GOAL
The listing below should be copied in full, word for word.

INFORMATION SHOWN
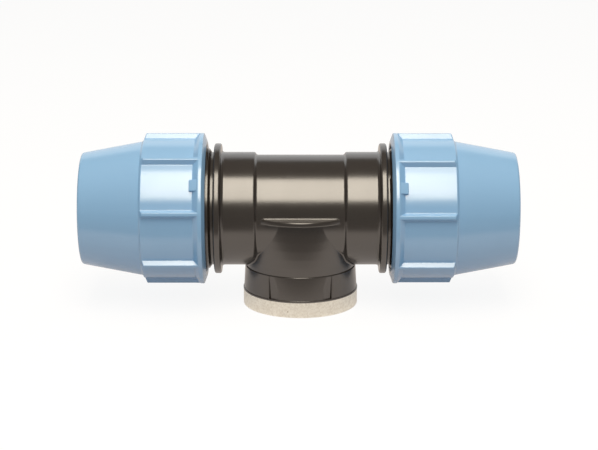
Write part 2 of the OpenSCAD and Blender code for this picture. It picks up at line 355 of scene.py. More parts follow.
class Axis(Enum):
    """Axis that an outline is drawn beside and turned about."""

    RUN = "run"
    BRANCH = "branch"

    @property
    def centre(self) -> Vector:
        """A point on the axis."""
        return Vector((0, 0, mm(RUN_HEIGHT))) if self is Axis.RUN else Vector((0, 0, 0))

    @property
    def direction(self) -> Vector:
        """Direction of the axis."""
        return Vector((1, 0, 0)) if self is Axis.RUN else Vector((0, 0, 1))

    @property
    def outward(self) -> Vector:
        """Direction from the axis in which outlines are drawn."""
        return Vector((0, 0, 1)) if self is Axis.RUN else Vector((1, 0, 0))

    def point(self, along: float, radius: float) -> Vector:
        """Gives the place at millimetres along the axis and beside it."""
        return self.centre + self.direction * mm(along) + self.outward * mm(radius)

    def turned(self, degrees: float) -> Matrix:
        """Gives the turn about this axis by an angle, by the right-hand rule."""
        spin = Matrix.Rotation(math.radians(degrees), 4, self.direction)
        return Matrix.Translation(self.centre) @ spin @ Matrix.Translation(-self.centre)


def arc(along: float, across: float, radius: float, angles: range) -> list[Span]:
    """Gives the points of an arc about a centre, at angles in degrees from the axis."""
    turns = [math.radians(angle) for angle in angles]
    return [(along + radius * math.cos(t), across + radius * math.sin(t)) for t in turns]


def eased(share: float) -> float:
    """Keeps a share between 0 and 1 and eases it at both ends."""
    share = max(0.0, min(1.0, share))
    return share * share * (3 - 2 * share)


class Side(Enum):
    """End of the run, with its direction along X."""

    LEFT = -1
    RIGHT = 1

    @property
    def word(self) -> str:
        """The side's word in names."""
        return self.name.lower()

    def choose(self, values: Span) -> float:
        """Chooses from a left and a right value."""
        return values[0] if self is Side.LEFT else values[1]


def activate(obj: Object) -> None:
    """Makes one object the only selected and the active one.

    Args:
        obj: The object.
    """
    bpy.ops.object.select_all(action="DESELECT")
    obj.select_set(True)
    bpy.context.view_layer.objects.active = obj


@contextmanager
def editing(obj: Object, mode: str = "VERT") -> Iterator[bmesh.types.BMesh]:
    """Opens an object in edit mode with nothing selected.

    Args:
        obj: The object to edit.
        mode: VERT, EDGE or FACE.

    Yields:
        The mesh under edit.
    """
    activate(obj)
    bpy.ops.object.mode_set(mode="EDIT")
    bpy.ops.mesh.select_mode(type=mode)
    bpy.ops.mesh.select_all(action="DESELECT")
    try:
        yield bmesh.from_edit_mesh(obj.data)
    finally:
        bpy.ops.object.mode_set(mode="OBJECT")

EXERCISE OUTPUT
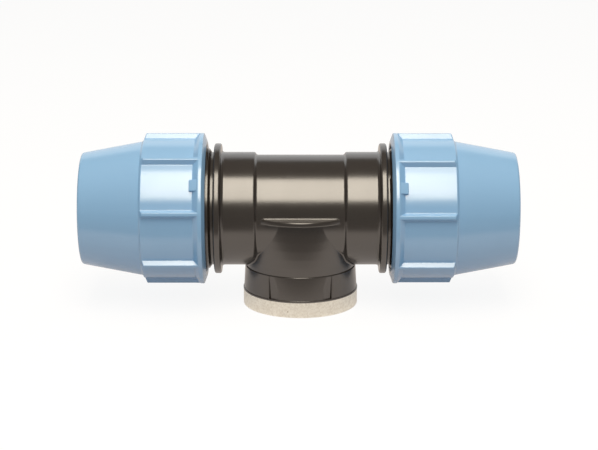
Write part 2 of the OpenSCAD and Blender code for this picture. It picks up at line 355 of scene.py. More parts follow.
class Axis(Enum):
    """Axis that an outline is drawn beside and turned about."""

    RUN = "run"
    BRANCH = "branch"

    @property
    def centre(self) -> Vector:
        """A point on the axis."""
        return Vector((0, 0, mm(RUN_HEIGHT))) if self is Axis.RUN else Vector((0, 0, 0))

    @property
    def direction(self) -> Vector:
        """Direction of the axis."""
        return Vector((1, 0, 0)) if self is Axis.RUN else Vector((0, 0, 1))

    @property
    def outward(self) -> Vector:
        """Direction from the axis in which outlines are drawn."""
        return Vector((0, 0, 1)) if self is Axis.RUN else Vector((1, 0, 0))

    def point(self, along: float, radius: float) -> Vector:
        """Gives the place at millimetres along the axis and beside it."""
        return self.centre + self.direction * mm(along) + self.outward * mm(radius)

    def turned(self, degrees: float) -> Matrix:
        """Gives the turn about this axis by an angle, by the right-hand rule."""
        spin = Matrix.Rotation(math.radians(degrees), 4, self.direction)
        return Matrix.Translation(self.centre) @ spin @ Matrix.Translation(-self.centre)


def arc(along: float, across: float, radius: float, angles: range) -> list[Span]:
    """Gives the points of an arc about a centre, at angles in degrees from the axis."""
    turns = [math.radians(angle) for angle in angles]
    return [(along + radius * math.cos(t), across + radius * math.sin(t)) for t in turns]


def eased(share: float) -> float:
    """Keeps a share between 0 and 1 and eases it at both ends."""
    share = max(0.0, min(1.0, share))
    return share * share * (3 - 2 * share)


class Side(Enum):
    """End of the run, with its direction along X."""

    LEFT = -1
    RIGHT = 1

    @property
    def word(self) -> str:
        """The side's word in names."""
        return self.name.lower()

    def choose(self, values: Span) -> float:
        """Chooses from a left and a right value."""
        return values[0] if self is Side.LEFT else values[1]


def activate(obj: Object) -> None:
    """Makes one object the only selected and the active one.

    Args:
        obj: The object.
    """
    bpy.ops.object.select_all(action="DESELECT")
    obj.select_set(True)
    bpy.context.view_layer.objects.active = obj


@contextmanager
def editing(obj: Object, mode: str = "VERT") -> Iterator[bmesh.types.BMesh]:
    """Opens an object in edit mode with nothing selected.

    Args:
        obj: The object to edit.
        mode: VERT, EDGE or FACE.

    Yields:
        The mesh under edit.
    """
    activate(obj)
    bpy.ops.object.mode_set(mode="EDIT")
    bpy.ops.mesh.select_mode(type=mode)
    bpy.ops.mesh.select_all(action="DESELECT")
    try:
        yield bmesh.from_edit_mesh(obj.data)
    finally:
        bpy.ops.object.mode_set(mode="OBJECT")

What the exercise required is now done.